Ардатов смотрел на него с интересом. Наконец я вижу одного из них вблизи, и он не идиот, вовсе не идиот. Он их ждет! Вас используют, месье, и оберут дочиста. Ардатов сказал насколько мог любезно, но приоткрыл в усмешке помимо воли старые, пожелтевшие от табака зубы (отчего стал чем-то похож на бульдога, который скалится, прежде чем укусить):
— Я поистине восхищаюсь, месье, вашим хладнокровием в такое время… Я собираюсь провести на Ривьере не больше двух недель. Если я задержусь подольше, прошу вас передать четыреста франков, которые вы мне должны, на благотворительность…
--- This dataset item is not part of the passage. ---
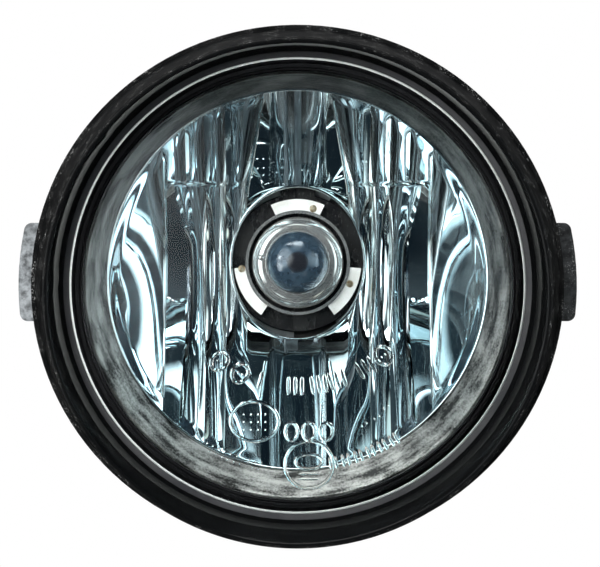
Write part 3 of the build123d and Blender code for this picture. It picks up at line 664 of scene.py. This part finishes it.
def lens_profile():
    """Half section from the outside tip, over the shoulder and skirt, to the inside tip."""
    inner_dome = LENS_DOME_RADIUS - LENS_THICKNESS
    centre = shoulder_centre()
    meet = asin(centre[0] / (LENS_DOME_RADIUS - LENS_SHOULDER))
    outer = [LENS_DOME_RADIUS * sin(meet * share) for share in shares(28)[1:-1]]
    profile = [(r, dome_y(r)) for r in outer]
    profile += arc_points(centre, LENS_SHOULDER, -90 + degrees(meet), 0, 14)
    inner_r = LENS_RADIUS - LENS_THICKNESS
    profile += [
        (LENS_RADIUS, LENS_END_Y - LENS_CHAMFER),
        (LENS_RADIUS - LENS_CHAMFER, LENS_END_Y),
        (inner_r + LENS_CHAMFER, LENS_END_Y),
        (inner_r, LENS_END_Y - LENS_CHAMFER),
    ]
    corner_r = inner_r - LENS_FILLET
    corner_y = dome_y(corner_r, inner_dome) + 1.02 * LENS_FILLET
    profile += arc_points((corner_r, corner_y), LENS_FILLET, 0, -90 + degrees(meet), 8)
    inner = [0.97 * corner_r * (1 - share) for share in shares(26)[:-1]]
    profile += [(r, dome_y(r, inner_dome)) for r in inner]
    return profile


def make_lens():
    rings = [level_ring(y, r, 0.0, 240) for r, y in lens_profile()]
    tips = ((0, LENS_APEX_Y, 0), (0, LENS_APEX_Y + LENS_THICKNESS, 0))
    points, faces = sweep_rings(rings, tips)
    shell = add_piece("lens_shell", points, faces, "lamp_unit", "lens_glass", 40)
    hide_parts("lens")


def make_lens_edge():
    """Pale frosted band on the lens's shoulder, a painted highlight: a thin shell from just over its arc
    to just under it.
    """
    centre = shoulder_centre()
    over = 0.05 * MM
    under = 0.10 * MM
    section = arc_points(centre, LENS_SHOULDER + over, -33, -10, 8)
    section += arc_points(centre, LENS_SHOULDER - under, -12, -31, 6)
    rings = [level_ring(y, r, 0.0, 240) for r, y in section]
    points, faces = sweep_rings(rings)
    add_piece("lens_shoulder_highlight", points, faces, "lamp_unit", "lens_glass", 60, shoulder_highlight_glass())


def raised_line(path, width, closed, points, faces):
    """Adds a half-round raised line along (x, z) points on the lens, smaller at open ends.

    It is sunk a little into the glass, and its underside a little more."""
    count = len(path)
    start = len(points)
    section = 8
    sunk = 0.02 * MM
    keel = 0.008 * MM
    for k, (x, z) in enumerate(path):
        before = path[(k - 1) % count] if closed or k > 0 else path[k]
        after = path[(k + 1) % count] if closed or k < count - 1 else path[k]
        along = Vector((after[0] - before[0], after[1] - before[1])).normalized()
        scale = 1.0 if closed or 0 < k < count - 1 else 0.45
        for turn in turns(section):
            side = width / 2 * cos(turn) * scale
            rise = MARK_RISE * max(sin(turn), 0.0) * scale
            px = x - along.y * side
            pz = z + along.x * side
            y = dome_y(hypot(px, pz)) - sunk - rise
            if sin(turn) < -0.01:
                y += keel
            points.append((px, y, pz))
    join_rings(faces, start, count, section, closed)
    if not closed:
        last = start + (count - 1) * section
        faces.append(tuple(start + s for s in range(section)))
        faces.append(tuple(last + s for s in reversed(range(section))))


def turned(local, place, angle):
    """Moves local (across, up) points to a place on the lens, turned by an angle."""
    moved = []
    for across, up in local:
        x = place[0] + across * cos(angle) - up * sin(angle)
        z = place[1] + across * sin(angle) + up * cos(angle)
        moved.append((x, z))
    return moved


def straight(start, end, steps=5):
    return [(between(start[0], end[0], k), between(start[1], end[1], k)) for k in shares(steps)]


def oval_path(half_width, half_height, steps=36):
    return [(half_width * cos(turn), half_height * sin(turn)) for turn in turns(steps)]


def make_lens_marks():
    """Plain raised bars, rings and dots in the lens's lower half."""
    points = []
    faces = []
    dot_width = 0.6 * MM
    dot_reach = 0.15 * MM

    def row(number, gap):
        return [(k - (number - 1) / 2) * gap for k in range(number)]

    def bars(place, angle, tall, gap, number):
        for across in row(number, gap):
            path = turned(straight((across, -tall / 2), (across, tall / 2)), place, angle)
            raised_line(path, MARK_WIDTH, False, points, faces)

    def ring(place, half_width, half_height, angle=0.0):
        path = turned(oval_path(half_width, half_height), place, angle)
        raised_line(path, MARK_WIDTH, True, points, faces)

    def dots(place, angle, gap, number):
        for across in row(number, gap):
            spot = turned([(across + reach, 0) for reach in (-dot_reach, 0, dot_reach)], place, angle)
            raised_line(spot, dot_width, False, points, faces)

    def on_arc(arc, turn):
        """A place on an arc given by its centre's height and its radius, turned from its lowest point."""
        centre_z, radius = arc
        return (radius * sin(turn), centre_z - radius * cos(turn))

    # Row across the middle of the lower half: groups of bars, and rings where there are no bars
    upper_arc = (6.9 * MM, 26.4 * MM)
    for angle, number in ((-35, 0), (-25, 0), (-16, 1), (-1, 3), (9, 3), (17, 3), (30, 3), (39, 0)):
        turn = radians(angle)
        place = on_arc(upper_arc, turn)
        if number:
            bars(place, turn, 3.6 * MM, 1.3 * MM, number)
        else:
            ring(place, 1.5 * MM, 1.9 * MM, turn)
            dots(place, turn, 0.9 * MM, 2)

    # Large ring filled with dots, three small rings and some dots beside it
    badge_x = -8.4 * MM
    ring((badge_x, -26.4 * MM), 4.65 * MM, 3.9 * MM)
    for k in range(3):
        dots((badge_x, (-25.0 - 1.5 * k) * MM), 0.0, 1.4 * MM, 4)
    for x in (-1.2, 2.2, 5.6):
        ring((x * MM, -28.4 * MM), 1.2 * MM, 1.7 * MM)
    for x, z in ((13.0, -27.0), (15.4, -25.6), (17.2, -23.6)):
        dots((x * MM, z * MM), radians(30), 1.1 * MM, 2)

    # Row along the lower edge
    lower_arc = (1.2 * MM, 36.4 * MM)
    for angle in (-27, -23, -19, -13):
        turn = radians(angle)
        place = on_arc(lower_arc, turn)
        dots(place, turn, 1.2 * MM, 3)
        dots((place[0], place[1] - 1.3 * MM), turn, 1.2 * MM, 2)
    for angle in (11, 15, 19, 23, 27, 31):
        turn = radians(angle)
        bars(on_arc(lower_arc, turn), turn, 2.4 * MM, 1.1 * MM, 2)

    # Round mark in the lower row's gap
    x, z = 2.2 * MM, -34.9 * MM
    ring((x, z), 4.7 * MM, 4.7 * MM)
    ring((x, z + 0.6 * MM), 2.6 * MM, 1.5 * MM)
    bars((x, z - 2.3 * MM), pi / 2, 4.0 * MM, 1.0 * MM, 2)
    add_piece("lens_moulding_marks", points, faces, "lamp_unit", "lens_glass", 50)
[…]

— Не сомневайтесь, месье, я перечислю их в Красный Крест, — холодно ответил Морлен-Лесобр.
Клоунская улыбка исчезла с лица доктора Ардатова, когда, кивнув на прощание, он взял пакет, положенный им на крышку пишущей машинки. До Морлен-Лесобра донесся краткий диалог, состоявшийся в приемной между переводчиком и секретарем:
— Вы не возьмете два последних номера нашего журнала, месье?
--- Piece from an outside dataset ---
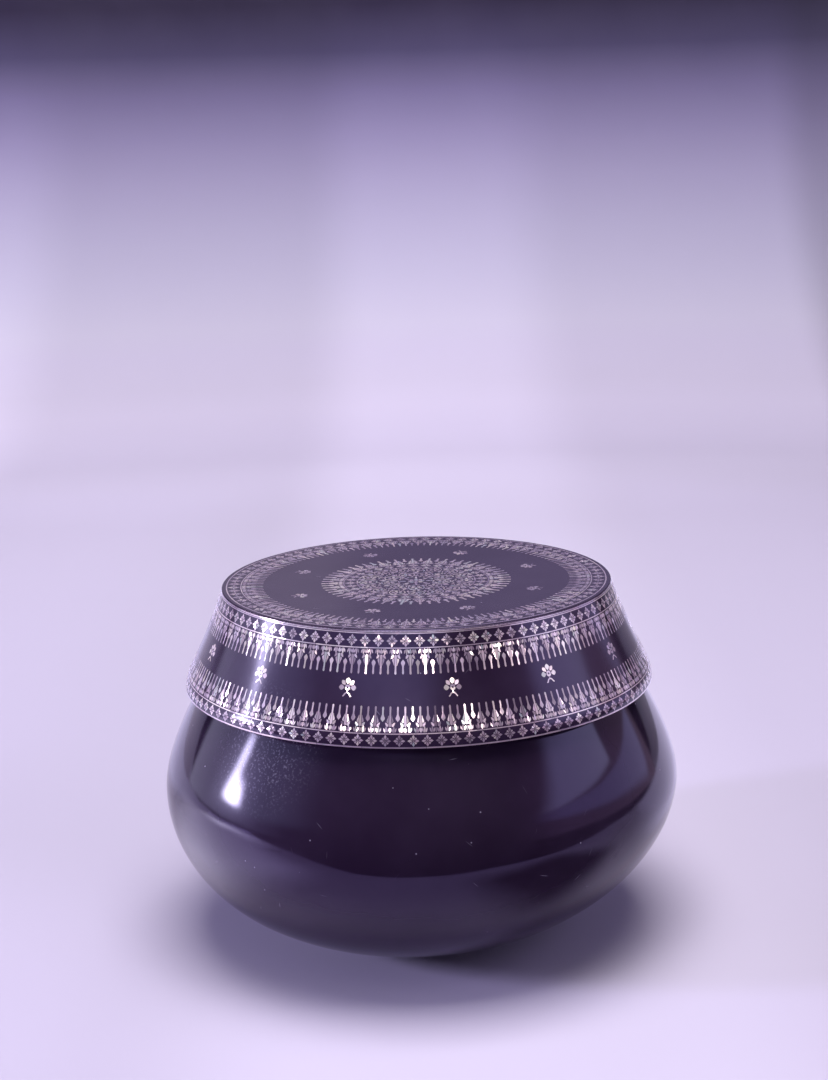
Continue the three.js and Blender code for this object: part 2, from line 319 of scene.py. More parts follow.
dustLook = {
    "colour": (0.42, 0.38, 0.48),
    "speckScale": 240,
    "speckSize": (0.05, 0.11),
    "speckCover": 0.6,
    "speckRoughness": 0.4,
    # a patch beside the streak of light: dust that carries a painted glow of that light
    "dustGlowMiddle": (-0.073, -0.088, 0.124),
    "dustGlowReach": (0.008, 0.038),
    "dustGlowScale": 900,
    "dustGlowGrain": (0.52, 0.72),
    "dustGlowCover": 0.28,
}

scratchLook = {
    "scale": 90,
    "halfWidth": 0.2 * mm,
    "halfLength": 2.8 * mm,
    "fullWidth": 0.2,
    "fullLength": 0.3,
    "patchScale": 12,
    "patchReach": (0.48, 0.62),
    "cover": 0.35,
    "roughness": 0.25,
}

lacquers = {
    "bowlLacquer": {"polish": 0.08, "lift": 1.0, "scratches": 0.45, "specks": 0.08},
    "lidLacquer": {"polish": 0.15, "lift": 1.3, "scratches": 0.2, "specks": 0.02},
}


def scratchMask(finish, place, share):
    # one hair-thin straight mark about some of the cells' middles, each turned its own way
    look = scratchLook
    cells = {"Vector": place, "Scale": look["scale"], "Randomness": 1}
    middle = finish.node("TexVoronoi", None, cells, "Position")
    chance = finish.node("TexWhiteNoise", None, {"Vector": middle}, "Value")
    anyWay = finish.node("TexWhiteNoise", None, {"Vector": middle}, "Color")
    away = finish.node("VectorMath", {"operation": "SUBTRACT"}, {0: anyWay, 1: (0.5, 0.5, 0.5)})
    face = finish.node("NewGeometry", output="Normal")
    across = finish.node("VectorMath", {"operation": "CROSS_PRODUCT"}, {0: face, 1: away})
    square = finish.node("VectorMath", {"operation": "NORMALIZE"}, {0: across})
    offset = finish.node("VectorMath", {"operation": "SUBTRACT"}, {0: place, 1: middle})
    beside = finish.node("VectorMath", {"operation": "DOT_PRODUCT"}, {0: offset, 1: square}, "Value")
    reach = finish.node("VectorMath", {"operation": "LENGTH"}, {0: offset}, "Value")
    gap = finish.node("Math", {"operation": "ABSOLUTE"}, {0: beside})
    thin = 1 - finish.ranged(gap, look["fullWidth"] * look["halfWidth"], look["halfWidth"])
    short = 1 - finish.ranged(reach, look["fullLength"] * look["halfLength"], look["halfLength"])
    patches = finish.noise(place, look["patchScale"], 2)
    return thin * short * finish.ranged(patches, *look["patchReach"]) * (chance > 1 - share)


def speckMask(finish, place, share):
    # a round speck of dust at some of the cells' middles
    look = dustLook
    cells = {"Vector": place, "Scale": look["speckScale"], "Randomness": 1}
    away = finish.node("TexVoronoi", None, cells, "Distance")
    middle = finish.node("TexVoronoi", None, cells, "Position")
    chance = finish.node("TexWhiteNoise", None, {"Vector": middle}, "Value")
    return (1 - finish.ranged(away, *look["speckSize"])) * (chance > 1 - share)


def dustGlowMask(finish, place):
    # fine dust beside the streak of light on the bowl's shoulder, lighter round one point: real dust with a
    # painted glow of the streak's light
    look = dustLook
    away = finish.node("VectorMath", {"operation": "DISTANCE"}, {0: place, 1: look["dustGlowMiddle"]}, "Value")
    grain = finish.noise(place, look["dustGlowScale"])
    return finish.ranged(away, *look["dustGlowReach"], 1, 0) * finish.ranged(grain, *look["dustGlowGrain"])


def makeLacquer(name):
    look = lacquerLook
    own = lacquers[name]
    finish = Finish(name, IOR=look["ior"], Specular_Tint=(*look["tint"], 1))
    place = finish.place()
    cloud = finish.noise(place, look["cloudScale"], 4, 0.6)
    scratched = scratchMask(finish, place, own["scratches"])
    speck = speckMask(finish, place, own["specks"])
    dustGlow = dustGlowMask(finish, place)
    black = [own["lift"] * part for part in look["black"]]
    worn = [own["lift"] * part for part in look["worn"]]
    body = finish.mix(finish.ranged(cloud, *look["wornReach"]), (*black, 1), (*worn, 1))
    cover = speck * dustLook["speckCover"] + scratched * scratchLook["cover"]
    # the patch beside the streak paints the streak's glow over real dust
    dusted = finish.mix(cover + dustGlow * dustLook["dustGlowCover"], body, (*dustLook["colour"], 1))
    rough = own["polish"] + finish.ranged(cloud, *look["smudgeReach"]) * look["smudge"]
    marks = scratched * scratchLook["roughness"] + speck * dustLook["speckRoughness"]
    waves = finish.noise(place, look["waveScale"], 1, 0.4)
    finish.set(
        Base_Color=dusted,
        Roughness=rough + marks,
        Normal=finish.bump(waves, look["waveDepth"], look["waveStrength"]),
    )
    return finish


# Iron and hoop wood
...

— Нет, — задумчиво ответил доктор Ардатов, — обязательно отложите их для меня, — он промолчал секунду, — в помойное ведро.
В витринах квартала Сен-Сюльпис мирно дремали церковные образа и старинные вещи. Профили Богородиц в современном вкусе уместно смотрелись бы в будуарах с приглушенным светом. Бронзовые Христы напоминали манеру Родена: они создавали ощущение плотских мук ровно в той мере, чтобы покупатель посчитал их произведениями искусства. Ардатов задержался на мгновение перед металлическими образками, призванными защитить сердце солдата благодаря сверхъестественной силе — ибо может ли тонкая полоска стали остановить пулю? «Что осталось от веры в этих поделках? Они удовлетворяют слабую потребность в утешении, без глубины и без страсти, робкую и пристойную. Создают душевный комфорт, наподобие фарфоровых фигурок на этажерках. Подлинный зов веры выставит их в истинном свете — пустые безделицы для пустых душ. Но зова не слышно, совсем не слышно… Его еще услышат».